Purchases of Bonds under the Offers are conditional upon satisfaction of the New Financing Condition, being the successful completion (in the determination of the Offeror) of the issue of the New Bonds, as further described in the Tender Offer Memorandum.
Barclays Bank PLC and The Royal Bank of Scotland plc are acting as Dealer Managers for the Offers. Lucid Issuer Services Limited is acting as Tender Agent.

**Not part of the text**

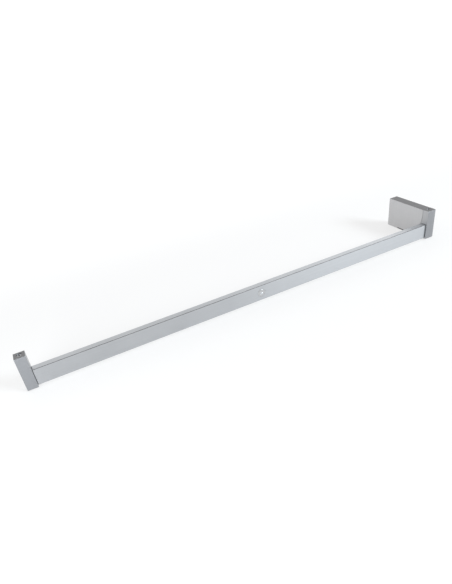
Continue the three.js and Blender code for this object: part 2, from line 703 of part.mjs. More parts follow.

For detailed terms of the Offers please refer to the Tender Offer Memorandum.
THE DEALER MANAGERS
Barclays Bank PLC 5 The North Colonnade London E14 4BB United Kingdom |
The Royal Bank of Scotland plc 135 Bishopsgate London EC2M 3UR United Kingdom
|
For information by telephone: +44 (0) 20 7773 8575 Attention: Liability Management Group Email: eu.lm@barcap.com |
For information by telephone: +44 (0) 20 7085 3781 / 8056 Attention: Gianmarco Deiana / Andrew Burton / Kyle McLoughlin Email: liabilitymanagement@rbs.com |
THE TENDER AGENT |
|
Lucid Issuer Services Limited |
|
For information by telephone: +44 (0) 20 7704 0880 Attention: David Shilson / Sunjeeve Patel Email: nextplc@lucid-is.com |
DISCLAIMER
This announcement must be read in conjunction with the Tender Offer Memorandum. No offer or invitation to acquire any securities is being made pursuant to this announcement. The distribution of this announcement and the Tender Offer Memorandum in certain jurisdictions may be restricted by law. Persons into whose possession this announcement and/or the Tender Offer Memorandum comes are required by each of the Offeror, the Dealer Managers and the Tender Agent to inform themselves about, and to observe, any such restrictions.